● Written problem
Give back all the data exactly, line by line.

# Data start

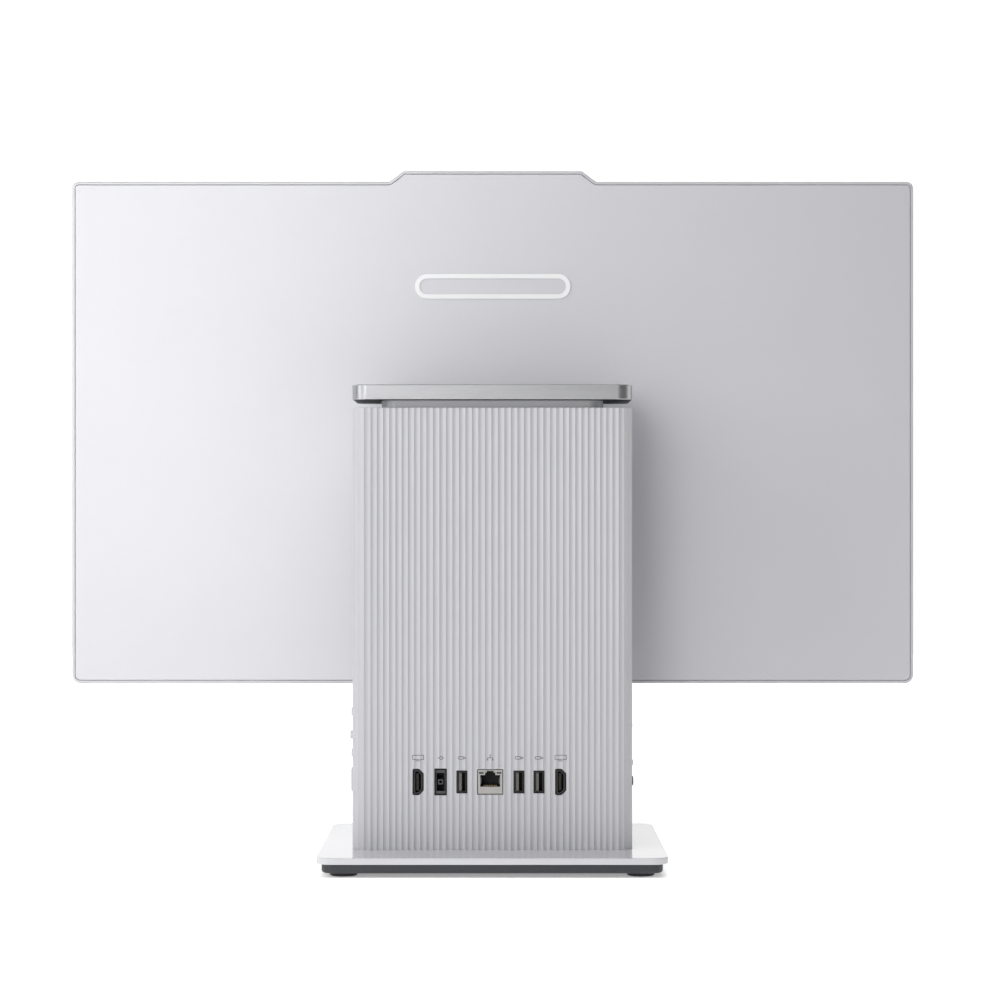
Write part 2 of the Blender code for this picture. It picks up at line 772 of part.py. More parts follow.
def lan_outline(x):
    """The socket's mouth, with the stepped notch for the plug's latch above it."""
    low = PORT_Z - 2.9 * MM
    steps = [(6.0, 4.2), (3.1, 4.2), (3.1, 5.7), (2.1, 5.7), (2.1, 6.7)]
    right = [(x + u * MM, PORT_Z + v * MM) for u, v in steps]
    left = [(2 * x - u, v) for u, v in reversed(right)]
    return [(x - 6 * MM, low), (x + 6 * MM, low)] + right + left


def usb_c_outline(width, height):
    corners = rectangle(width, USB_C_Z - height / 2, USB_C_Z + height / 2, height / 2 - 0.05 * MM)
    return [(SIDE_Y + u, v) for u, v in rounded(corners, 3)]


def make_side_ports():
    edge = COLUMN_WIDTH / 2
    usb = prism(
        "side_usb_port", [rect(SIDE_Y, SIDE_USB_Z, 6.4 * MM, 14 * MM)],
        edge - 14 * MM, edge + 0.9 * MM, "X", "black_plastic",
    )
    mouth = rect(SIDE_Y, SIDE_USB_Z, 4.6 * MM, 12 * MM)
    tongue = rect(SIDE_Y + 1 * MM, SIDE_USB_Z, 1.7 * MM, 11 * MM)
    cut(usb, prism("side_usb_cavity", [mouth], edge - 11 * MM, edge + 2 * MM, "X"))
    join(usb, prism("side_usb_tongue", [tongue], edge - 12 * MM, edge, "X"))

    shell = usb_c_outline(8.9 * MM, 3.3 * MM)
    usb_c = prism("usb_c_port", [shell], -edge - 0.6 * MM, -edge + 12 * MM, "X", "nickel")
    mouth = usb_c_outline(8.2 * MM, 2.6 * MM)
    cut(usb_c, prism("usb_c_cavity", [mouth], -edge - 2 * MM, -edge + 7 * MM, "X"))
    tongue = rect(SIDE_Y, USB_C_Z, 6.6 * MM, 0.8 * MM)
    join(usb_c, prism("usb_c_tongue", [tongue], -edge + 0.4 * MM, -edge + 8 * MM, "X"))

    jack = box(
        "audio_jack", (-edge + 3.2 * MM, SIDE_Y - 4 * MM, JACK_Z - 4 * MM),
        (-edge + 15 * MM, SIDE_Y + 4 * MM, JACK_Z + 4 * MM), "black_plastic",
    )
    barrel_centre = (-edge + 1.6 * MM, SIDE_Y, JACK_Z)
    join(jack, cylinder("jack_barrel", barrel_centre, 2.8 * MM, 5 * MM, "X", segments=16))
    bore_centre = (-edge + 5 * MM, SIDE_Y, JACK_Z)
    cut(jack, cylinder("jack_bore", bore_centre, 1.8 * MM, 13 * MM, "X", segments=16))

    light_centre = (-edge + 2.7 * MM, SIDE_Y, LIGHT_Z)
    cylinder("status_light", light_centre, 1 * MM, 6.4 * MM, "X", "black_plastic", 12)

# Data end

● Final result
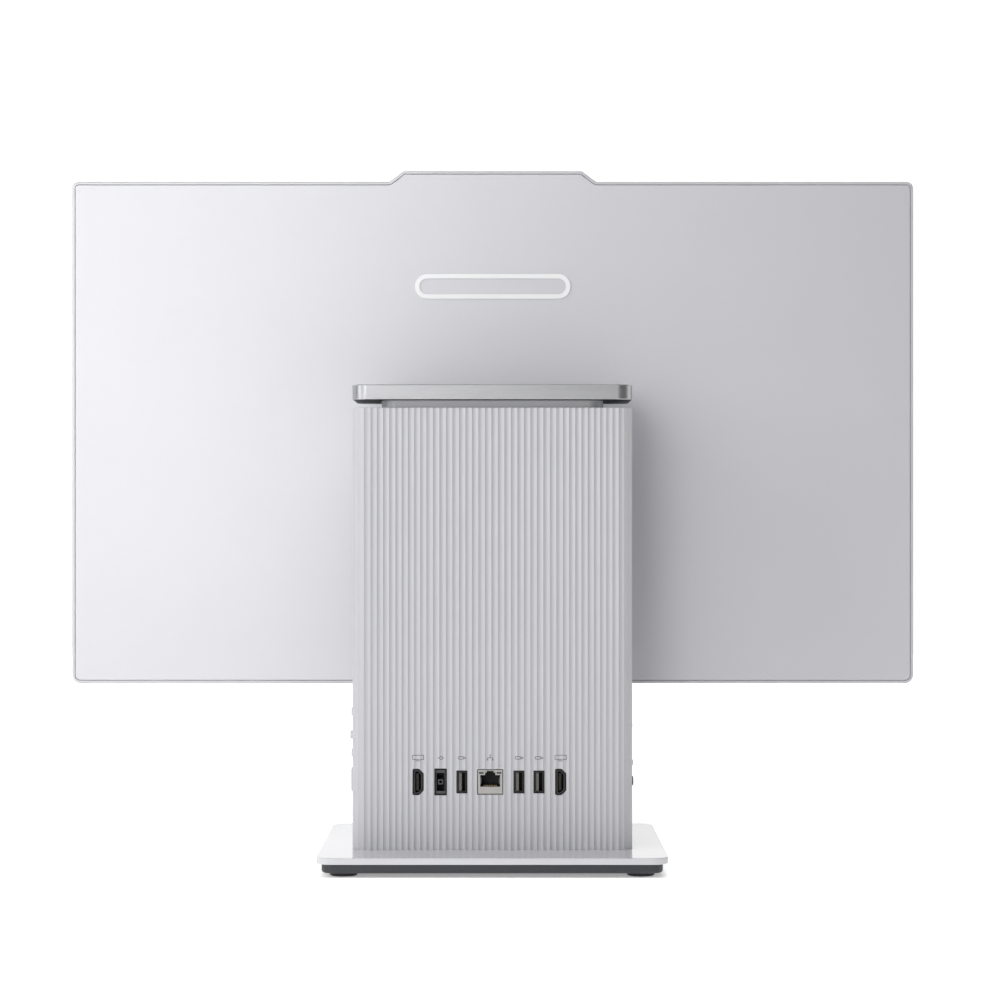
Write part 2 of the Blender code for this picture. It picks up at line 772 of part.py. More parts follow.
def lan_outline(x):
    """The socket's mouth, with the stepped notch for the plug's latch above it."""
    low = PORT_Z - 2.9 * MM
    steps = [(6.0, 4.2), (3.1, 4.2), (3.1, 5.7), (2.1, 5.7), (2.1, 6.7)]
    right = [(x + u * MM, PORT_Z + v * MM) for u, v in steps]
    left = [(2 * x - u, v) for u, v in reversed(right)]
    return [(x - 6 * MM, low), (x + 6 * MM, low)] + right + left


def usb_c_outline(width, height):
    corners = rectangle(width, USB_C_Z - height / 2, USB_C_Z + height / 2, height / 2 - 0.05 * MM)
    return [(SIDE_Y + u, v) for u, v in rounded(corners, 3)]


def make_side_ports():
    edge = COLUMN_WIDTH / 2
    usb = prism(
        "side_usb_port", [rect(SIDE_Y, SIDE_USB_Z, 6.4 * MM, 14 * MM)],
        edge - 14 * MM, edge + 0.9 * MM, "X", "black_plastic",
    )
    mouth = rect(SIDE_Y, SIDE_USB_Z, 4.6 * MM, 12 * MM)
    tongue = rect(SIDE_Y + 1 * MM, SIDE_USB_Z, 1.7 * MM, 11 * MM)
    cut(usb, prism("side_usb_cavity", [mouth], edge - 11 * MM, edge + 2 * MM, "X"))
    join(usb, prism("side_usb_tongue", [tongue], edge - 12 * MM, edge, "X"))

    shell = usb_c_outline(8.9 * MM, 3.3 * MM)
    usb_c = prism("usb_c_port", [shell], -edge - 0.6 * MM, -edge + 12 * MM, "X", "nickel")
    mouth = usb_c_outline(8.2 * MM, 2.6 * MM)
    cut(usb_c, prism("usb_c_cavity", [mouth], -edge - 2 * MM, -edge + 7 * MM, "X"))
    tongue = rect(SIDE_Y, USB_C_Z, 6.6 * MM, 0.8 * MM)
    join(usb_c, prism("usb_c_tongue", [tongue], -edge + 0.4 * MM, -edge + 8 * MM, "X"))

    jack = box(
        "audio_jack", (-edge + 3.2 * MM, SIDE_Y - 4 * MM, JACK_Z - 4 * MM),
        (-edge + 15 * MM, SIDE_Y + 4 * MM, JACK_Z + 4 * MM), "black_plastic",
    )
    barrel_centre = (-edge + 1.6 * MM, SIDE_Y, JACK_Z)
    join(jack, cylinder("jack_barrel", barrel_centre, 2.8 * MM, 5 * MM, "X", segments=16))
    bore_centre = (-edge + 5 * MM, SIDE_Y, JACK_Z)
    cut(jack, cylinder("jack_bore", bore_centre, 1.8 * MM, 13 * MM, "X", segments=16))

    light_centre = (-edge + 2.7 * MM, SIDE_Y, LIGHT_Z)
    cylinder("status_light", light_centre, 1 * MM, 6.4 * MM, "X", "black_plastic", 12)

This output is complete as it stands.